"If we had a keen vision and feeling of all ordinary human life, it would be like hearing the grass grow and the squirrel's heartbeat, and we should die of that roar which lies on the other side of silence." (191)
- George Elliot Middlemarch
(New York, New American Library, 1980)
This quote speaks to what I often refer to as "naturalistic mysticism," an experience of the mystery inherent in the universe. Not 'mystery' as a 'problem to be solved' or a reference to things as yet beyond our ken; but mystery as an affirmation that, no matter how much we come to understand the Earth & Cosmos, it will still be ‘mysterious’—something awe-inspiring and wondrous.
Elliot speaks here of opening to the ordinary; experiencing the depth and profound import of the daily—something sought by religious mystics in many traditions.[i] The ordinary is a gateway into the mystery of all-that-is. The genuine experience of the ordinary contributes to wisdom and self-realization. If we are unaware of our environs – our actual lived context – then we cannot act effectively. As such, awakening to our place in Earth & Cosmos is necessary for a genuine spiritual praxis, which delineates proper action, thought and reflection.

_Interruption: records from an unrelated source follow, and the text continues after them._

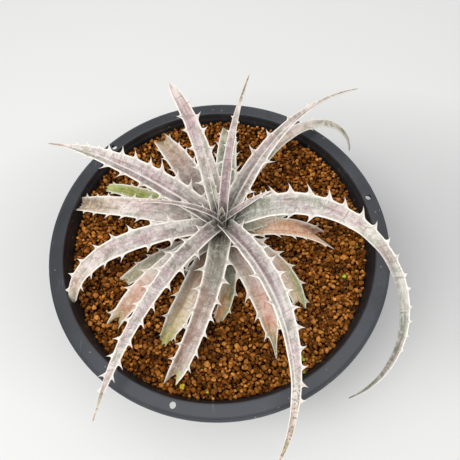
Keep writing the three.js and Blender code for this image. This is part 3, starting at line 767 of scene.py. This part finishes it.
        "tones": ((0, (112, 98, 80)), (0.3, (168, 148, 128)), (0.6, (226, 210, 186)), (0.85, (204, 188, 140)),
                  (1, (190, 192, 88)))},
    "leaf_old_back_left": {
        "height": 10, "heading": 115.3, "sweep": 10.7, "rise": 4, "droop": 18, "length": 80,
        "wide": ((0, 15), (0.5, 15.5), (0.8, 13.4), (1, 9)),
        "left": (24, 70, 5), "right": (28, 74, 6), "tooth": 3.8, "torn": (2, -2, 1, 3),
        "tones": ((0, (134, 128, 126)), (0.5, (152, 142, 140)), (0.78, (186, 158, 140)), (0.9, (180, 158, 130)),
                  (1, (150, 132, 92)))},
    "leaf_old_back": {
        "slot": "leaf_grey_green", "height": 10, "heading": 85, "rise": 4, "droop": 19, "length": 76,
        "wide": ((0, 13), (0.5, 13), (0.8, 11.6), (1, 8)),
        "left": (24, 68, 5), "right": (24, 70, 5), "tooth": 3.6, "torn": (1, -1, 2, 3),
        "tones": ((0, (128, 130, 126)), (0.5, (146, 146, 140)), (0.85, (180, 172, 148)), (1, (164, 136, 96)))},
    "leaf_old_front": {
        "height": 8, "heading": 275.5, "sweep": -38, "rise": 4, "droop": 12, "length": 50,
        "wide": ((0, 9), (0.5, 9), (0.8, 7.6), (1, 5)),
        "left": (20, 44, 3), "right": (22, 46, 3), "tooth": 3.4, "torn": (-1, 1, 0, 2),
        "stainAndShade": {"side": -1, "tone": (146, 168, 104), "share": 0.8, "start": 0.5, "inner": 0, "dull": 0.3},
        "tones": ((0, (130, 134, 120)), (0.5, (164, 166, 152)), (0.64, (184, 170, 138)), (0.75, (214, 156, 106)),
                  (1, (222, 172, 116)))},
    "leaf_old_right_back": {
        "slot": "leaf_green", "height": 8, "heading": 18, "rise": 4, "droop": 10, "length": 60,
        "wide": ((0, 10), (0.5, 10), (0.75, 8), (0.9, 4), (1, 1)),
        "left": (26, 52, 5), "right": (18, 48, 4), "tooth": 4, "lean": 2,
        "tones": ((0, (146, 156, 122)), (0.6, (168, 172, 126)), (1, (150, 150, 84)))},
    "leaf_old_right_dry": {
        "slot": "leaf_dry", "height": 8, "heading": 3, "sweep": -30, "rise": 8, "droop": 27, "length": 59,
        "wide": ((0, 11), (0.6, 11), (0.85, 9.5), (1, 7)),
        "left": (26, 50, 2), "right": (18, 54, 5), "tooth": 3, "torn": (-3, -7, 8, 3),
        "stainAndShade": {"side": -1, "tone": (104, 60, 32), "share": 0.95, "start": 0.68, "inner": -0.3, "dull": 0.4},
        "tones": ((0, (196, 196, 170)), (0.28, (228, 214, 186)), (0.4, (242, 208, 182)), (0.62, (238, 190, 158)),
                  (0.8, (226, 182, 148)), (0.92, (206, 168, 134)), (1, (180, 150, 124)))},
    "leaf_old_left": {
        "slot": "leaf_green", "height": 8, "heading": 148, "sweep": 19, "rise": 4, "droop": 10, "length": 76,
        "wide": ((0, 9), (0.6, 9), (0.85, 8), (1, 5)),
        "left": (24, 70, 5), "right": (26, 72, 5), "tooth": 3, "torn": (0, 1, 0, 2),
        "tones": ((0, (146, 152, 112)), (0.6, (164, 170, 104)), (1, (180, 182, 104)))},
    "leaf_old_right_under": {
        "height": 6, "heading": 305, "rise": 3, "droop": 7, "length": 64,
        "wide": ((0, 10), (0.5, 10), (0.7, 8.6), (0.82, 5), (0.88, 2), (0.94, 1.2), (1, 0.6)),
        "left": (24, 54, 4), "right": (26, 56, 4), "tooth": 3.4,
        "tones": ((0, (130, 128, 110)), (0.6, (160, 138, 104)), (1, (140, 100, 62)))},
    "leaf_old_left_under": {
        "slot": "leaf_grey_green", "height": 6, "heading": 200.5, "sweep": 15, "rise": 3, "droop": 7, "length": 60,
        "wide": ((0, 9.6), (0.6, 9.6), (0.85, 8.6), (1, 6)),
        "left": (22, 46, 4), "right": (24, 48, 4), "tooth": 3.4, "torn": (1, -1, 1, 3),
        "tones": ((0, (150, 154, 142)), (0.6, (176, 176, 162)), (1, (170, 150, 112)))},
}

blade = {
    "across": (0, 0.14, 0.34, 0.55, 0.74, 0.87, 0.95, 1),    # v of the points from the middle to an edge
    "out": (0.3, 0.65, 1), "edge": 0.85, "bead": 0.34,    # points of the margin, its thickness and its own width
    "beside": (0, 0.12, 0.32, 0.6, 1.0, 1.6),    # rows beside a tooth
    "before": 4.2, "after": 2.4, "usualTooth": 4.5, "toothLean": 8, "toothLift": (-8, 14),
    "footWider": 0.12, "footLength": 22, "sheath": 8, "sheathFrom": 0.35, "rootStep": 0.5,
    "tipLength": 2.2, "tornLength": 12, "thinLength": 10, "leastHalf": 0.28,
    "waver": 0.34, "ripple": 0.16, "wander": 0.3, "cream": (250, 244, 232),
}


def along(stops, share):
    # the value at this share, from (share, value) pairs
    for (low, a), (high, b) in zip(stops, stops[1:]):
        if share <= high:
            part = max(0, (share - low) / (high - low))
            return blend(a, b, part) if isinstance(a, tuple) else a + (b - a) * part
    return stops[-1][1]


def leafDirections(leaf, place):
    share = max(0, place / leaf["length"])
    heading = math.radians(leaf["heading"] + leaf["sweep"] * share ** leaf["curl"])
    pitch = leaf["rise"] - leaf["droop"] * share
    if place < 0:
        pitch += (80 - pitch) * min(1, -place / blade["sheath"]) ** 0.7
    pitch = math.radians(pitch)
    forward = Vector((math.cos(pitch) * math.cos(heading), math.cos(pitch) * math.sin(heading), math.sin(pitch)))
    right = Vector((math.sin(heading), -math.cos(heading), 0))
    up = right.cross(forward)
    roll = math.radians(along(leaf["roll"], share))
    return forward, right * math.cos(roll) - up * math.sin(roll), up * math.cos(roll) + right * math.sin(roll)


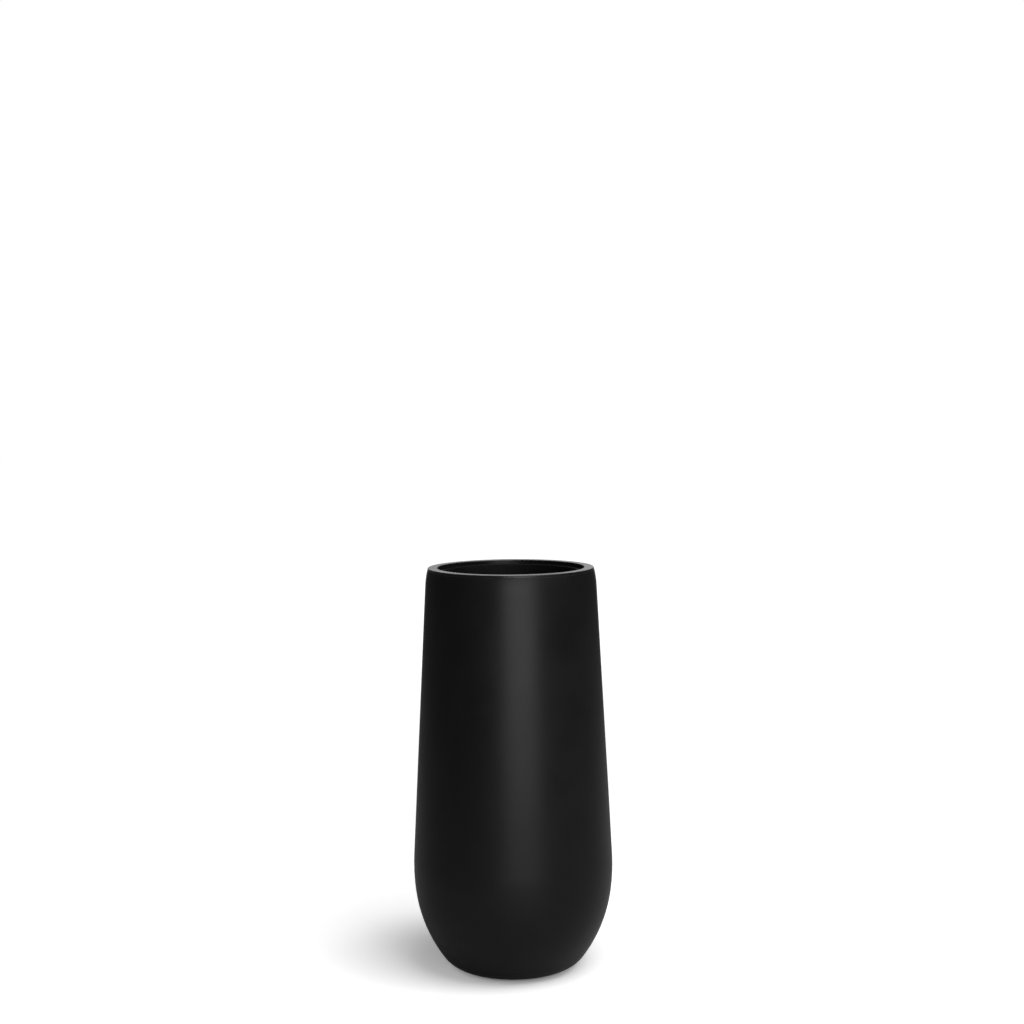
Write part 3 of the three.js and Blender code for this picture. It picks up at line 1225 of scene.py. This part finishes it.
@dataclass(frozen=True)
class FloorPaint(Finish):
    """Matt paint that is whiter, and has a light of its own, for rays that show the background. Its own light
    is held back round the planter's foot, which paints shade there.
    """

    name: str = "studio_floor"
    colour: Colour = (0.90, 0.90, 0.90)
    unseen: Colour = (0.46, 0.46, 0.46)
    # The first two steps leave painted shade round the planter's foot and its shadow; the last makes the far
    # floor white.
    backdrop_glow_and_painted_shade: tuple[Glow, ...] = (Glow(0.087, 0.132, 0.28), Glow(0.165, 0.460, 0.25), Glow(1.2, 5.0, 0.5))
    backdrop_edge: tuple[float, float] = (0.93, 0.99)

    def _sockets(self, graph: Graph) -> dict[str, object]:
        """The shader's sockets: the light of its own grows in steps away from the planter, so the floor round
        the foot is painted darker, as shade.
        """
        bearing = graph.node("ShaderNodeVectorMath", {0: graph.place()}, operation="NORMALIZE")
        away = graph.number("ShaderNodeVectorMath", {0: graph.place()}, "Value", operation="LENGTH")
        shown = graph.shown(bearing, self.backdrop_edge)
        shade = graph.noise(1.5, 3.0) * 0.04 + 0.96
        # Painted shade: with less of its own light near the planter, the floor round the foot shows darker.
        light = sum((away.ramp(glow.near, glow.far) * glow.level for glow in self.backdrop_glow_and_painted_shade), start=0.0)
        return {
            "Base Color": graph.blend(shade, BLACK, graph.blend(shown, self.unseen, self.colour)),
            "Roughness": 0.9,
            "Specular IOR Level": 0.1,
            "Emission Color": graph.blend(shown * light, BLACK, WHITE),
            "Emission Strength": 1.0,
        }


@dataclass
class Studio:
    """A plain pale floor, a surround that is white where it is seen, soft lamps and the camera.

    The floor is lit by the lamps and so keeps the planter's shadow. Near the planter its own light is held
    back, which paints further shade round the foot. Away from the planter it takes on a light of its own for
    rays that show it, until it is as white as the surround. The white background stands behind the planter,
    towards +Y, and mirrored rays show it there. On the camera's side they show a dimmer room.
    """

    paint: FloorPaint = FloorPaint()
    floor_radius: float = 30.0
    floor_facets: int = 96
    surround: Colour = (0.085, 0.085, 0.085)
    camera_distance: float = 3.3
    camera_side: float = 0.0034
    camera_height: float = 1.133
    camera_dip: float = 3.884
    camera_roll: float = -0.485
    focal_length: float = 58.858
    lamps: tuple[Softbox, ...] = (
        Softbox("key", bearing=48.0, elevation=61.0, distance=4.0, width=3.4, tall=3.2, watts=182.0),
        Softbox("front", bearing=11.0, elevation=8.0, distance=3.8, width=2.6, tall=1.9, watts=78.0,
                aim=(0.0, 0.0, 0.5)),
    )

    def build(self) -> None:
        """Sets up the whole studio."""
        self._floor()
        self._world()
        for lamp in self.lamps:
            lamp.hang()
        self._camera()
        bpy.context.scene.view_settings.view_transform = "Standard"

    def _floor(self) -> None:
        """A round floor: a fan of triangles about its centre."""
        count = self.floor_facets
        here = np.arange(count)
        angle = here * (TURN / count)
        circle = self.floor_radius * np.stack([np.cos(angle), np.sin(angle), 0 * angle], axis=-1)
        fan = np.stack([np.full(count, count), here, (here + 1) % count], axis=-1)
        surface = Surface(np.vstack([circle, np.zeros((1, 3))]), np.zeros((0, 4), int), fan)
        mesh_object("floor", surface, self.paint.material())

    def _world(self) -> None:
        """White for rays that show the background, and dim for the others."""
        world = bpy.data.worlds.new("surround")
        bpy.context.scene.world = world
        world.use_nodes = True
        graph = Graph(world.node_tree)
        direction = graph.node("ShaderNodeTexCoord").outputs["Generated"]
        colour = graph.blend(graph.shown(direction, self.paint.backdrop_edge), self.surround, WHITE)
        background = graph.node("ShaderNodeBackground", {"Color": colour})
        graph.node("ShaderNodeOutputWorld", {"Surface": background})

    def _camera(self) -> None:
        """A view from in front, dipped and rolled a little, as the photograph was taken."""
        camera = bpy.data.objects.new("camera", bpy.data.cameras.new("camera"))
        camera.data.lens = self.focal_length
        dip = Euler((math.radians(90.0 - self.camera_dip), 0.0, 0.0)).to_matrix()
        roll = Euler((0.0, 0.0, math.radians(self.camera_roll))).to_matrix()
        camera.rotation_euler = (dip @ roll).to_euler()
        camera.location = (self.camera_side, -self.camera_distance, self.camera_height)
        bpy.context.scene.collection.objects.link(camera)
        bpy.context.scene.camera = camera


def main() -> None:
    """Builds the planter and its studio."""
    logging.basicConfig(level=logging.INFO, format="%(name)s %(message)s")
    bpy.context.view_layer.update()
    gelcoat = Gelcoat("satin_gelcoat").material()
    rim_gelcoat = Gelcoat("rim_gelcoat", roughness=0.28, specular=0.32, rubbing=0.8, dust=0.12).material()
    laminate = Laminate().material()
    rubber = Rubber().material()
    insert_plastic = MouldedPlastic(
        "insert_plastic", (0.0025, 0.0025, 0.0025), (0.015, 0.015, 0.015), roughness=0.6, specular=0.1
    ).material()
    sleeve_plastic = MouldedPlastic("sleeve_plastic", (0.028, 0.029, 0.030), roughness=0.4).material()

    shell = Shell(WallCurve())
    shell.build(gelcoat, laminate)
    rim = Rim(shell)
    rim.build(rim_gelcoat)
    floor = Floor()
    floor.build_panel(laminate)
    floor.build_sleeve(sleeve_plastic)
    floor.build_bung(rubber)
    Insert(rim).build(insert_plastic)
    Feet().build(rubber)
    Studio().build()


if __name__ == "__main__":
    main()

Elliot – like so many of the mystics – intimates that if we became truly aware of our surroundings; really awake and alert to our context and what was happening all around us – that it would be 'like' hearing the grass grow or 'hearing' the beating of a squirrel's heart. These expressions are similes that speak to our 'deafness' to normal, everyday surroundings. They imply how much there would be to experience – and the wonder we would experience as a result – were we to 'wake up;' i.e., metaphorically, if the 'scales' would fall away from our senses, enabling us to perceive our environs with clarity of mind and heart.
As a result of such a 'waking up,' we might well become conscious of the ROAR OF EXISTENCE; I love this phrase! And this would inspire 'dread' – in that old mystical sense of being so overwhelmed by our experiential input that it would be 'like' a death. She says we would "die" of the "roar" that would resound from "the other side of silence." The ‘death’ she is speaking of here need not be literal; it alludes to the death of the ‘old self’ that was perfectly willing to lull-about in life, deaf, blind and dumb – completely insensate – to the wonders all around us. The ‘silence’ she is speaking of here is the result of our ‘muting’ of ordinary reality; the ‘quieting’ of our normal, everyday surroundings. This ‘quieting’ is to some extent necessary if we are to carry on with life and do the routine things that we need to do to survive. Too much input can be as deadening as too little! Yet while perhaps necessary in a limited sense, we need to enliven our senses to be able to appreciate the reality of Earth & Cosmos. In those moments when our 'vision' and 'feeling' become 'keen,' we may enter into a fuller apprehension of what-is. And this is the naturalistic dimension of mysticism; the experience of the mystery of What-Is; the flux and flow of being-in-becoming and an appreciation of the wonder of it all!
This experience is not something 'supernatural;' it does not depend upon superstitious belief. The mysticism Eliot implies here is perfectly natural; it is an emotional experience grounded in our neurology and interpretable by our intellect. It is an experience that we have been equipped for by evolution, most likely by accident (though I might argue that mysticism has an evolutionary advantage). However we came by the ability to have such profound experiences, it results in awe and wonder and can lead to such experiences as a ‘cleansing’ of our ‘senses’ and a radical realization of the ‘import’ of our surroundings—our being at-home in Earth & Cosmos. These experiences have been known to mystics down across the centuries – both religious and non-religious – and are a normal manifestation of our ability to engage with our surroundings in an open and accepting way.
An experience of naturalistic mysticism can also be transformative, regenerative and have a healing effect. You are never quite the same after such an experience. The mundane cannot hold sway over you; you know there is more to reality than what we experience in the state of “normal consciousness” as Abraham Heschel called it in The Earth is the Lord’s (1978):
“Normal consciousness is a state of stupor, in which sensibility to the wholly real and responsiveness to the stimuli of the spirit are reduced. The mystics, knowing that humankind is involved in a hidden history with the cosmos, endeavor to awake from the drowsiness and apathy and to regain the state of wakefulness for their enchanted souls.”
While framed in a religious worldview, I would suggest that this passage speaks to the same kind of 'awakening' as that to which Elliot was alluding. To nurture this kind of mysticism is to contribute to our wholeness in a perfectly naturalistic sense; a psychological, existential sense—one that can be thought of in spiritual terms.
[i] In the Christian tradition, Augustine, Brother Lawrence and other mediaeval mystics emphasized the importance of being in touch with the ordinary; of being able to appreciate the daily round and not allowing it to become merely the ‘mundane.’ Modern spiritual writers such as Joan Chittister (see e.g., Wisdom Distilled from the Daily, 2009) and Thomas Merton have also urged an awareness of the ordinary.